PP asks Pedro Sánchez to propose another presidential candidate

The right-wing party says nobody “trusts” the Socialist and he must allow for a "constitutionalist alternative"

PP leader Pablo Casado (right) speaks with the party general secretary Teodoro García Egea in the Spanish congress during the presidential debates. (Photo: Juan Carlos Rojas)
PP leader Pablo Casado (right) speaks with the party general secretary Teodoro García Egea in the Spanish congress during the presidential debates. (Photo: Juan Carlos Rojas) / ACN

ACN | Barcelona

August 6, 2019 01:26 PM

The Secretary General of the right-wing People’s Party, Teodoro García Egea, said that "the only thing blocking" Spanish democracy is Pedro Sánchez because, he says, no one trusts the Socialist leader. 

For this reason, he has requested that Sánchez step aside and propose another name in the second round of debates to name a Spanish president that may serve to resolve the current political deadlock. 

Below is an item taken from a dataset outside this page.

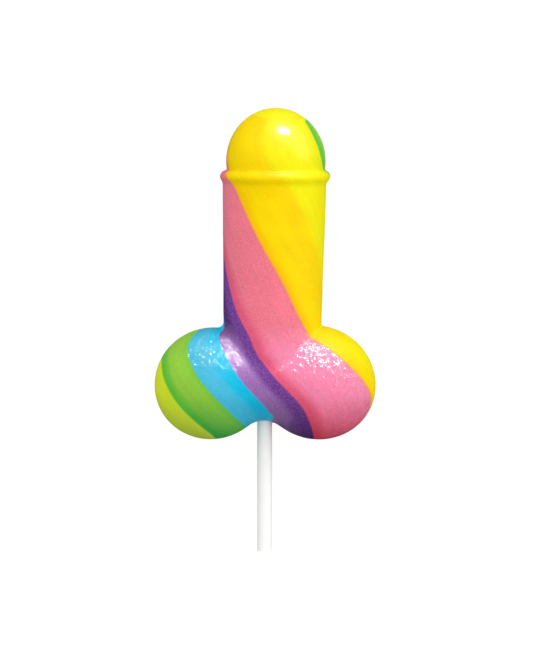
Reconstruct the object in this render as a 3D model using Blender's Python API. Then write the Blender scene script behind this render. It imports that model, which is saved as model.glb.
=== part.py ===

Egea went a step further again, calling for a "constitutionalist alternative" from the Spanish Socialists if they are not able to invest their candidate; namely, to bring the right-wing People’s Party and Ciutadans into the equation to try to invest a candidate of their own as president. Such an investiture require the abstention of the rest of the parties in the Spanish Congress, including the Socialists.

“If [Pedro Sánchez] does not know how to gain trust, let another candidate of another party be allowed to bring together a majority in the parliament, because [Sánchez] is the element blocking Spanish democracy," Egea said. 

The People’s Party number two says they have "given a lesson to the left by agreeing on different government formulas.” The conservative PP remains anchored to the rejection of Pedro Sánchez as Spanish president.

"The dilemma is not Pedro Sánchez or elections, the issue can be resolved by promoting another candidature, or even with a constitutional alliance of the People’s Party and Ciutadans, with the abstention of the rest of the groups, including the PSOE," he has proposed.

For their part, Ciutadans did not back the calls for Sánchez to step aside. "The question is whether they can come to an agreement on the distribution of ministries," sources from the party of Albert Rivera say, that also consider any other proposal that is made is "for want of distracting."

García Ejea remarked that "nobody trusts" Sánchez, "not even Pablo Iglesias," the leader of left-wing Unidas Podemos, who the Socialists failed to make a deal with in the first round of presidential investiture. 

"Pedro Sánchez has already chosen his partners; the pro-independence Catalans and the extreme left," he criticized. He also charged against a possible abstention from pro-independence Esquerra Republicana and said he was worried that the "moderate" of a government would be Gabriel Rufián.